Florida’s newest congresswoman, Rep. Sheila Cherfilus-McCormick, officially took the oath of office Tuesday evening to represent the state’s most Democratic-leaning district.
Cherfilus-McCormick’s victory in last week’s special election made her the first Haitian American to serve in Florida’s congressional delegation and only the second in history, following former Utah Republican Rep. Mia Love.
“I think it’s a monumental day for us and for everyone, where we have a voice who has experienced the Haitian-American experience, who can talk about it, attest to it, really shed light on immigration issues and how it affects our entire district and the country,” Cherfilus-McCormick, 42, told the Herald after a ceremony in which she formally joined the Congressional Black Caucus.
In the span of 20 minutes, the Florida freshman was sworn in on the House floor to enable her to participate in Tuesday evening’s votes, posed with House Speaker Nancy Pelosi for a ceremonial photograph and was led to the Capitol’s National Statuary Hall, where she joined the Congressional Black Caucus in front of a statue of civil rights icon Rosa Parks.
Cherfilus-McCormick’s entry to Congress comes at a time when there is uncertainty about whether Democrats will be able to pass national voting rights legislation before the 2022 midterm election with a bill endorsed by President Joe Biden expected to fall short in the Senate this week.
“I think it’s the right time and I’m the right person to help push that along,” Cherfilus-McCormick said when asked about the issue.
After the ceremony, fellow Florida Democratic Rep.

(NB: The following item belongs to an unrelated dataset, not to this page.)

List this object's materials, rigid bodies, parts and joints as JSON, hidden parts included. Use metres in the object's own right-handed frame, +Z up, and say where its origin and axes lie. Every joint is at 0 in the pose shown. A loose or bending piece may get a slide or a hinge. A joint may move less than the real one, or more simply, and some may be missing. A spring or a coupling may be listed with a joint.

Val Demings greeted Cherfilus-McCormick with a hug and asked Cherfilus-McCormick how she was settling into Washington.
“Just the mentorship that members of the Congressional Black Caucus have been providing, I feel like I can hit the ground running because we have so many team players who are ensuring we succeed,” Cherfilus-McCormick said.

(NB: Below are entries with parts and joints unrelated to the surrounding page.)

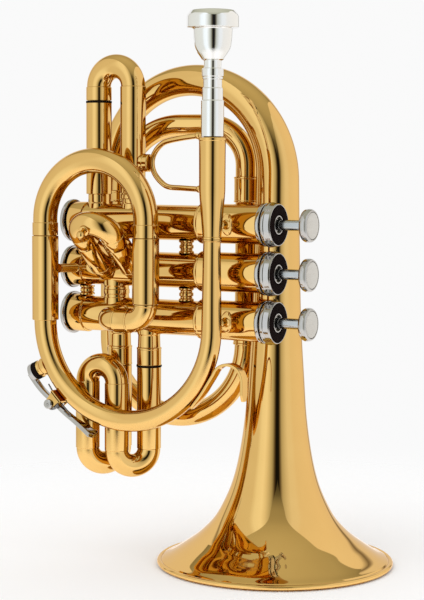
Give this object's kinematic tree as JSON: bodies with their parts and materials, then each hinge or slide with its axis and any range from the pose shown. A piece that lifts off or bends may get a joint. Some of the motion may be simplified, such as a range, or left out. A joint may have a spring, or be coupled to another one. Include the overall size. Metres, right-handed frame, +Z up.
{
  "type": "pocket trumpet",
  "caption": "Compact brass trumpet with a tightly wrapped tube, piston valves, tuning slides, water key and mouthpiece, standing on its bell rim.",
  "frame": {"origin": "under the middle of the whole instrument, in the plane of the bell rim it stands on", "axes": "+Z up, from the bell rim to the mouthpiece; +X along the valves, from the bottom caps to the finger buttons; +Y from the leadpipe side to the bell side"},
  "size_m": [0.1894, 0.1422, 0.2956],
  "materials": {
    "lacquered_brass": "polished, clear gold lacquer",
    "nickel_plate": "bright nickel plate",
    "monel": "lapped nickel alloy",
    "silver_plate": "polished silver plate",
    "pearl": "pale grey mother-of-pearl look",
    "felt": "black pressed felt",
    "cork": "dark cork",
    "spring_steel": "bright wire",
    "guide_plastic": "moulded"
  },
  "bodies": {
    "horn": {"valve_casing_1": "lacquered_brass", "bottom_cap_1": "nickel_plate", "top_cap_1": "nickel_plate", "top_felt_1": "felt", "valve_guide_1": "guide_plastic", "piston_spring_1": "spring_steel", "valve_casing_2": "lacquered_brass", "bottom_cap_2": "nickel_plate", "top_cap_2": "nickel_plate", "top_felt_2": "felt", "valve_guide_2": "guide_plastic", "piston_spring_2": "spring_steel", "valve_casing_3": "lacquered_brass", "bottom_cap_3": "nickel_plate", "top_cap_3": "nickel_plate", "top_felt_3": "felt", "valve_guide_3": "guide_plastic", "piston_spring_3": "spring_steel", "knuckle_12": "lacquered_brass", "knuckle_23": "lacquered_brass", "bell": "lacquered_brass", "outlet_elbow": "lacquered_brass", "wrap_upper_crook": "lacquered_brass", "wrap_down_tube": "lacquered_brass", "wrap_lower_bow": "lacquered_brass", "mouthpiece_receiver": "lacquered_brass", "leadpipe": "lacquered_brass", "main_sleeve_left": "lacquered_brass", "main_sleeve_right": "lacquered_brass", "inlet_elbow": "lacquered_brass", "first_outer_tube": "lacquered_brass", "first_inner_tube": "lacquered_brass", "second_port_left": "lacquered_brass", "second_port_right": "lacquered_brass", "third_port_right": "lacquered_brass", "third_port_left": "lacquered_brass", "leadpipe_brace_1": "lacquered_brass", "leadpipe_brace_3": "lacquered_brass", "bell_brace": "lacquered_brass", "finger_hook": "lacquered_brass", "water_key_saddle": "lacquered_brass", "water_key_screw": "nickel_plate", "water_key_spring": "spring_steel"},
    "piston_group_1": {"piston_1": "monel", "finger_button_1": "nickel_plate", "button_pearl_1": "pearl"},
    "piston_group_2": {"piston_2": "monel", "finger_button_2": "nickel_plate", "button_pearl_2": "pearl"},
    "piston_group_3": {"piston_3": "monel", "finger_button_3": "nickel_plate", "button_pearl_3": "pearl"},
    "main_slide_group": {"main_slide": "lacquered_brass"},
    "first_slide_group": {"first_slide": "lacquered_brass", "thumb_saddle": "lacquered_brass"},
    "second_slide_group": {"second_slide": "lacquered_brass"},
    "third_slide_group": {"third_slide": "lacquered_brass"},
    "water_key_group": {"water_key_lever": "nickel_plate", "water_key_cork": "cork"},
    "mouthpiece_group": {"mouthpiece": "silver_plate"}
  },
  "joints": [
    {"name": "valve_1", "type": "slide", "parent": "horn", "child": "piston_group_1", "axis": [-1, 0, 0], "range_m": [0, 0.0128], "stiffness_N_per_m": 90, "springref_m": -0.02, "deforming": ["piston_spring_1"]},
    {"name": "valve_2", "type": "slide", "parent": "horn", "child": "piston_group_2", "axis": [-1, 0, 0], "range_m": [0, 0.0128], "stiffness_N_per_m": 90, "springref_m": -0.02, "deforming": ["piston_spring_2"]},
    {"name": "valve_3", "type": "slide", "parent": "horn", "child": "piston_group_3", "axis": [-1, 0, 0], "range_m": [0, 0.0128], "stiffness_N_per_m": 90, "springref_m": -0.02, "deforming": ["piston_spring_3"]},
    {"name": "main_tuning_slide", "type": "slide", "parent": "horn", "child": "main_slide_group", "axis": [0, 0, 1], "range_m": [0, 0.025]},
    {"name": "first_valve_slide", "type": "slide", "parent": "horn", "child": "first_slide_group", "axis": [0, 0, 1], "range_m": [0, 0.03]},
    {"name": "second_valve_slide", "type": "slide", "parent": "horn", "child": "second_slide_group", "axis": [0, -0.749, 0.6626], "range_m": [0, 0.01]},
    {"name": "third_valve_slide", "type": "slide", "parent": "horn", "child": "third_slide_group", "axis": [0, 0, -1], "range_m": [0, 0.014]},
    {"name": "water_key", "type": "hinge", "parent": "horn", "child": "water_key_group", "pos_m": [-0.07682, -0.04795, 0.08718], "axis": [0, -1, 0], "range_deg": [0, 9], "stiffness_Nm_per_rad": 0.06, "springref_deg": -11.46, "deforming": ["water_key_spring"]},
    {"name": "mouthpiece_seat", "type": "slide", "parent": "horn", "child": "mouthpiece_group", "axis": [0, 0, 1], "range_m": [0, 0.025]}
  ]
}
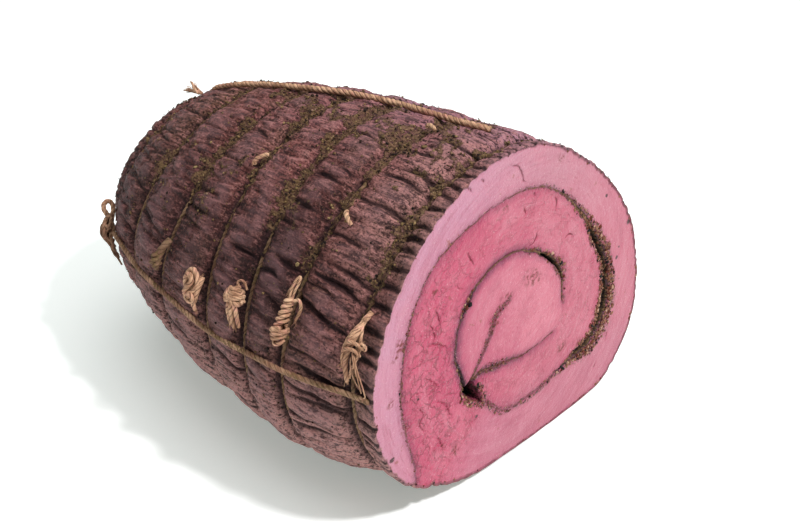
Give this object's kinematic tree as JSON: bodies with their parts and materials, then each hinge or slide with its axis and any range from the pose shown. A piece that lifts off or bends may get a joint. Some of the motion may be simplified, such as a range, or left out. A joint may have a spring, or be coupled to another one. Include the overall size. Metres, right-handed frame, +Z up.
{
  "type": "rolled roast beef joint",
  "caption": "Rolled and tied joint of roast beef with layers of herbs between its turns, cut square at one end to show the pink swirl, rounded and crusted at the other.",
  "frame": {"origin": "middle of the whole box's underside, on the surface the joint rests on", "axes": "+X along the roll, out of the cut face; +Z up; +Y to the side away from the knots"},
  "size_m": [0.184, 0.1586, 0.1265],
  "materials": {
    "meat": "dark brown creased crust outside, moist pink meat on the cut face",
    "herbs": "dull chopped herbs, olive brown",
    "string": "roasted cotton string, tan, slightly frayed"
  },
  "bodies": {
    "root": {"meat": "meat", "herb_layer_outer_turn": "herbs", "herb_layer_over_core": "herbs", "herb_layer_under_core": "herbs", "herb_layer_core_fold": "herbs", "string_loop_1": "string", "string_loop_2": "string", "string_loop_3": "string", "string_loop_4": "string", "string_loop_5": "string", "string_loop_6": "string", "string_loop_7": "string", "string_along_top": "string", "string_along_side": "string", "string_eye_far_end": "string", "knot_loop_1": "string", "knot_loop_2": "string", "knot_loop_3": "string", "knot_loop_4": "string", "knot_loop_5": "string", "knot_far_end": "string", "tuft_far_end_top": "string", "scrap_upper": "string", "scrap_middle": "string", "scrap_top": "string"}
  },
  "joints": []
}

Cherfilus-McCormick narrowly won a crowded primary in November to fill the vacancy created by longtime Democratic Rep. Alcee Hasting’s death in 2021. She easily rolled to victory last week by a nearly 60-point margin against Republican Jason Mariner in the safely Democratic seat.
She campaigned on a progressive platform with support for Medicare for All and proposal to enact a “People’s Prosperity Plan,” which would send monthly $1,000 stimulus checks to people making less than $75,000 a year.